I don’t know if I consciously think about it. I mean, I work from photographs. That’s the beginning for me, and then I print those pictures out, and I paint them. And I don’t worry about artificial intelligence either. I think it’s cool that a robot or a machine can do some of the things that humans can do. But I don’t worry about it in the art world, because the one thing that I do in my paintings that I know can’t be duplicated by artificial intelligence is capture people’s emotions. That’s what I’ve been told my paintings do, is give people hugs. Life, if you will. I never think about it replacing me or what I do as an artist, or as an educator. 

Q: Your sister Renee has been one of the most important people in your life and one of your central subjects. Can you tell us about her?

In the beginning I was thinking, “Oh God, send me another sister.” But over time, especially after my mother died and Renee came to live with me, I started feeling like I adopted a child. And I love the child that I adopted, and I was going to care for her. I think as a subject, initially, I was attracted to her face: Renee was capable of having the innocent look of a child and then switching to an old lady that’s disoriented, and then other characters in between, so I think that’s what started me painting her. Because I was like, “God, how can one person express all those different individuals just by the way they sit or stand or walk?” I started there, and then I started looking, trying to capture my own grief and happiness and joy with my face.

Q: In “Raising Renee” you describe being in a high school clown club, which meant white face paint, which ultimately upset a child when she saw that your skin beneath was black.

I was aware that I had to be a white clown, because that was said to me. But I didn’t realize it would be so startling and shocking to a white kid that she would start screaming like I was from another planet. But [more important] was actually American Dance Festival. My teacher sent me to see an ADF performance at Duke one summer, and I saw these white people in blackface on stage dancing. And it was like, “Oh my God, I could be Black. I could be a Black clown. Like, I have the power to make myself a Black clown.” And it was that experience that sent me to the Halloween store the next day to purchase black grease paint and an afro wig. And that was the start of me talking about stereotypes of Black people.

Q: What do you teach students that you wish you had been taught?

I teach them the business of being an artist. Which is rewarding, because you can’t just graduate with a degree and not know how to set your art up as a business. I work with graduate students at Duke in documentary studies. They want to know, not only documenting stories, but a business strategies class, so that they can learn “How do I write a business plan? Or how do I apply for a grant?”

Q: I wish someone had taught me that in college.
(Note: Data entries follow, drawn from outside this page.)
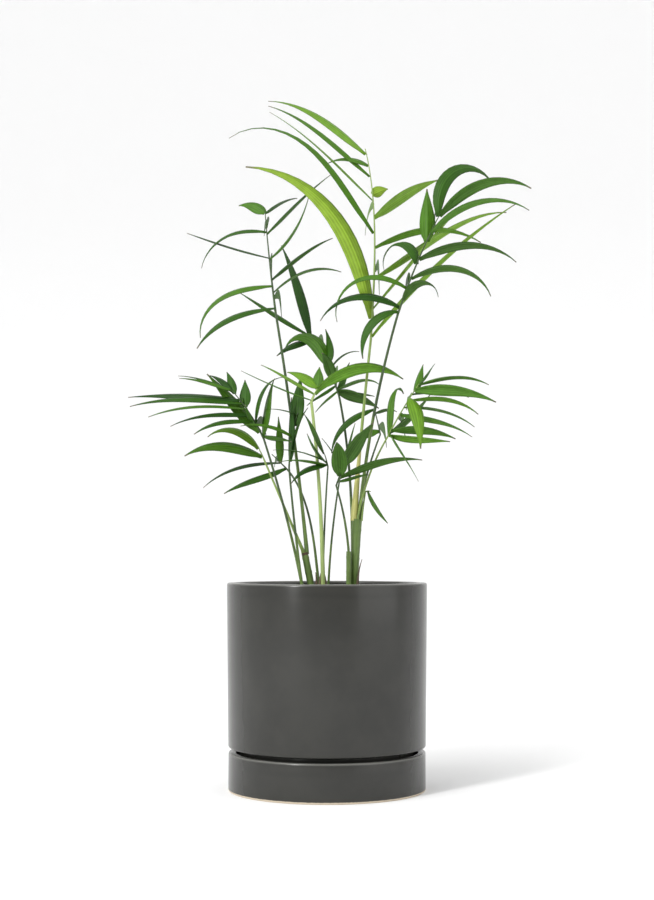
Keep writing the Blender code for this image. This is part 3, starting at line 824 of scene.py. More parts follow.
def leaf_start(rib, along):
    """Where on its rib a leaflet is rooted: the rib goes in even steps, and ends past the last place."""
    reach = min(along, LAST_PLACE) * (len(rib) - 1)
    index = min(int(reach), len(rib) - 2)
    return rib[index].lerp(rib[index + 1], reach - index)


print("ten steps straight up end at", route((0, 0, 0), 0, 90, 90, 10, 10)[-1].z)

# %% [markdown]
# A leaflet is a strip across its route. Rolling the strip turns its face, and its two edges are all
# that the planning needs to know of it.

# %% The edges of a leaflet
LEAF_STEPS = 5
LEAF_ROOT = 1.7
LEAF_TIP = 0.7
WIDEST_EARLY = 0.72
FULLNESS = 0.75


def leaf_body(share):
    """How wide a blade is along its way, as a share of its greatest width: widest early on."""
    return math.sin(math.pi * share ** WIDEST_EARLY) ** FULLNESS


def leaf_half_width(share, width):
    """Half the width of a solid's leaflet: never thinner than its root and its tip."""
    least = LEAF_ROOT + (LEAF_TIP - LEAF_ROOT) * share
    return max(least, width * leaf_body(share)) / 2


def spread_across(points, heading, rolls):
    """At each point of a leaflet, the direction across its blade and the one that its face looks in."""
    turn = math.radians(heading)
    level = Vector((-math.sin(turn), math.cos(turn), 0))
    made = []
    for ahead, roll in zip(directions(points), rolls):
        upright = ahead.cross(level)
        across = level * math.cos(roll) - upright * math.sin(roll)
        made.append((across, across.cross(ahead).normalized()))
    return made


def leaf_edges(start, heading, rise, fall, length, width, face, bend, margin=0.0):
    """The two edges of a leaflet as point pairs, and the directions that its face looks in."""
    points = route(start, heading, rise, fall, length, LEAF_STEPS, bend)
    ways = spread_across(points, heading, [math.radians(face)] * len(points))
    pairs = []
    for index, (point, (across, _)) in enumerate(zip(points, ways)):
        half = leaf_half_width(index / LEAF_STEPS, width) + margin
        pairs.append((point - across * half, point + across * half))
    return pairs, [face_way for _, face_way in ways]


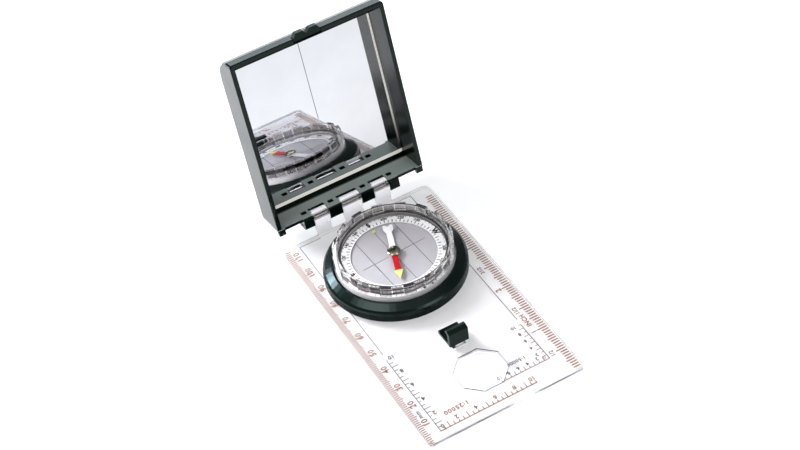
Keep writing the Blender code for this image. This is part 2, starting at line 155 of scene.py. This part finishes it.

I know. I hear that over and over again, you know, from students, and, yeah, it’s a shame that we’re just now starting to implement a course like that. Because people are going to graduate in creative fields, and they’re not going to know what to do. 

Q: You have lived all over and have returned to the Piedmont, where you’re able to care for your sister, who is now living in a managed-care facility. Full circle indeed, yes?

I feel smarter and wiser, and more able to handle coming full circle. I knew I was going to be true to my voice in the studio, and I knew I had a narrow audience of people who were like, “OK, we love it. We feel what your paintings are exuding.” Thank God I’m an artist – I wouldn’t be able to pay for Renee’s assisted living unless I was an artist and selling my paintings. I just want a good life for me, and I want a good life for Renee, and I want to be able to be passionate about and do what I love, which is painting.